RF14. The proposed discharge to Underwood Creek is a substantial increase over the current base flow conditions. In addition, the change in discharge volumes to the Fox River could also have a substantial impact. What are the changes in flashiness to both Underwood Creek and the Fox River from the proposed discharge plan? That is, what are the relative rates of change in discharge—daily and seasonally, during summer and spring critical times. How will this flashiness impact habitat development, invertebrates, and fish? (See David B. Baker, R. Peter Richards, Timothy T. Loftus, and Jack W. Kramer, A New Flashiness Index: Characteristics and Applications to Midwestern Rivers and Streams, Journal of the American Water Resources Association, April 2004 for more information.)
RF15. Provide a reference to the scientific literature, study results, or expertise that was used to conclude that the proposed discharge to Underwood Creek will result in habitat improvement and overall benefits to fish and invertebrate communities.
RF16. Appendix G to the application mentions that the increased flows from the discharge will not significantly contribute to sediment transport (page 6 of 8).
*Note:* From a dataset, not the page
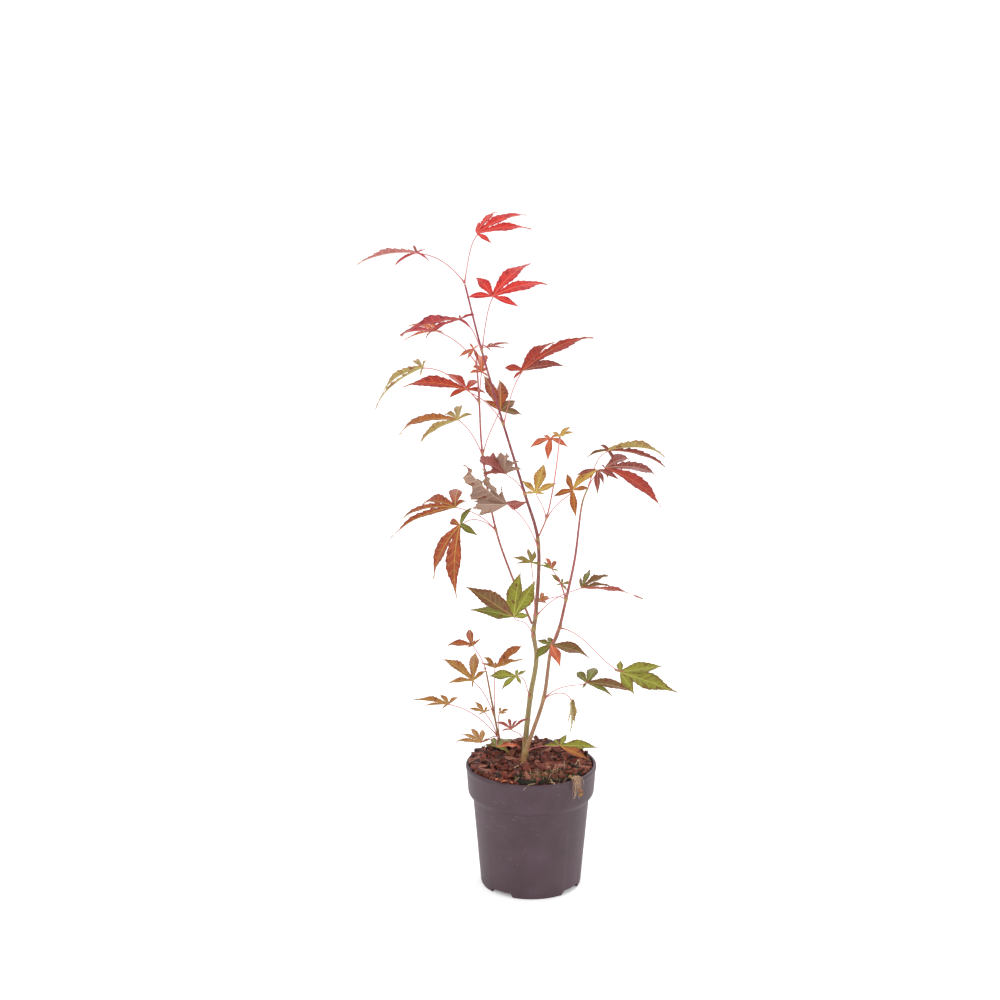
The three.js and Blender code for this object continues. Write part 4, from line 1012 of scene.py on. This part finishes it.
# The pot's outline as radius, height and how much each corner is rounded, from the middle of the
# underside out, up the wall, over the rolled rim and back down inside.
pot_outline = [
    (0, 0, 0), (CHANNEL_FROM, 0, 0.8), (CHANNEL_FROM + 2, CHANNEL_DEPTH, 0.8),
    (CHANNEL_TO - 2, CHANNEL_DEPTH, 0.8), (CHANNEL_TO, 0, 0.8), (49.2, 0, 0.8), (50.1, 1.6, 1.2),
    (57.9, 90.6, 1.2), (58.6, 91.6, 0.8), (61.9, 94.6, 1.8), (62.8, 97.5, 1.6), (64.3, 119.5, 1.5),
    (RIM_RADIUS, 121.5, 0.8), (RIM_RADIUS, 124.6, 1.6), (61.8, 125.2, 1.2), (61.3, 122.5, 1.2),
    (60.8, 97, 2), (56, 89, 2), (47, 6, 1.2), (45, FLOOR, 1), (0, FLOOR, 0),
]

# Scuffs gather about this height, mostly within the first distance from it and hardly past the second.
HANDLED_AT, HANDLED_NEAR, HANDLED_FAR = 88, 12, 30


def rounded(outline, steps=6):
    """An outline with each corner turned into a curve that starts and ends the given distance away."""
    corners = np.array([corner[:2] for corner in outline], float)
    rows = [corners[:1]]
    t = np.linspace(0, 1, steps)[:, None]
    for before, corner, after, (_, _, cut) in zip(corners, corners[1:], corners[2:], outline[1:-1]):
        start, end = corner + unit(before - corner) * cut, corner + unit(after - corner) * cut
        rows.append((1 - t) ** 2 * start + 2 * (1 - t) * t * corner + t ** 2 * end)
    return np.concatenate(rows + [corners[-1:]])


def pot_plastic():
    """Moulded polypropylene: dull dark purple-grey, with faint flow marks, dust and light scuffs.

    Cloudy marks 30 mm wide come from the melt's flow, and the fine grain of 0.5 mm from the mould's
    steel. The scuffs are streaks 0.4 mm wide in patches that gather below the collar, where the pot is
    handled. Specks of dust about 7 mm apart lie on some parts of the wall and are missing on others.
    """
    material, tree = new_material("moulded polypropylene, matt purple-grey")
    place = own_place(tree)
    clouds = noise(tree, place, 30, 4.0)
    colour = ramp(tree, clouds, [(0.3, "#3d2b32"), (0.72, "#4a363f")])
    slanted = add(tree, "ShaderNodeMapping",
                  {0: place, 2: (0.4, 0.3, 0.8), 3: (1 / 9, 1 / 9, 1 / 0.4)}).outputs[0]
    scratches = remap(tree, noise(tree, slanted, 1, 2.0), 0.66, 0.72)
    height = add(tree, "ShaderNodeSeparateXYZ", {0: place}).outputs[2]
    below = calculate(tree, "SUBTRACT", height, HANDLED_AT * MM)
    away = add(tree, "ShaderNodeMath", {0: below}, operation="ABSOLUTE").outputs[0]
    handled = remap(tree, away, HANDLED_NEAR * MM, HANDLED_FAR * MM, 0.1, 0)
    patches = calculate(tree, "ADD", noise(tree, place, 14, 3.0), handled)
    patches = remap(tree, patches, 0.58, 0.68, 0, 0.6)
    scuffs = calculate(tree, "MULTIPLY", scratches, patches)
    specks = remap(tree, cells(tree, place, 7), 0.085, 0.05, 0, 0.5)
    dusty = remap(tree, noise(tree, place, 11, 1.0), 0.5, 0.62)
    dust = calculate(tree, "MULTIPLY", specks, dusty)
    marks = calculate(tree, "MAXIMUM", scuffs, dust)
    return surfaced(material, {
        "Base Color": mixed(tree, marks, colour, linear("#8e8088")),
        "Roughness": remap(tree, clouds, 0, 1, 0.46, 0.6), "IOR": 1.49, "Specular IOR Level": 0.4,
        "Normal": bump(tree, noise(tree, place, 0.5, 2.0), 0.12, 0.0003)})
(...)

However, Appendix L (page 7) states:
“These increases will have a negligible effect on the hydraulic and geomorphic conditions in the creek, but the increase in flow is expected to benefit the habitat within the creek during baseflow periods by reducing the extent to which fine sediments fill the coarse sediment substrate (embeddedness), providing deeper pools and riffles for more functional fish passage, and providing more wetted perimeter to support a greater benthic community.” If the embeddedness is reduced due to the increase in the base flow, that means that sediment is carried and deposited somewhere, which seems contrary to the statement that the discharge will not significantly contribute to sediment transport. Please explain this perceived contradiction.
Standards: s. 281.346(4)(f)5., Wis. Stats. “The diversion will result in no significant adverse individual impacts or cumulative impacts to the quantity or quality of the waters of the Great Lakes basin or to water dependent natural resources, including cumulative impacts that might result due to any precedent-setting aspects of the proposed diversion, based upon a determination that the proposed diversion will not have any significant adverse impacts on the sustainable management of the waters of the Great Lakes basin.”; s. 281.346(4)(f)7., Wis. Stats. “The diversion will be in compliance with all applicable local, state, and federal laws and interstate and international agreements, including the Boundary Waters Treaty of 1909.”
RF17. Provide more information on the expected adverse environmental impacts including the nature and extent of impacts to wildlife, endangered resources, and natural communities, whether these impacts are permanent or temporary, and whether they can be mitigated.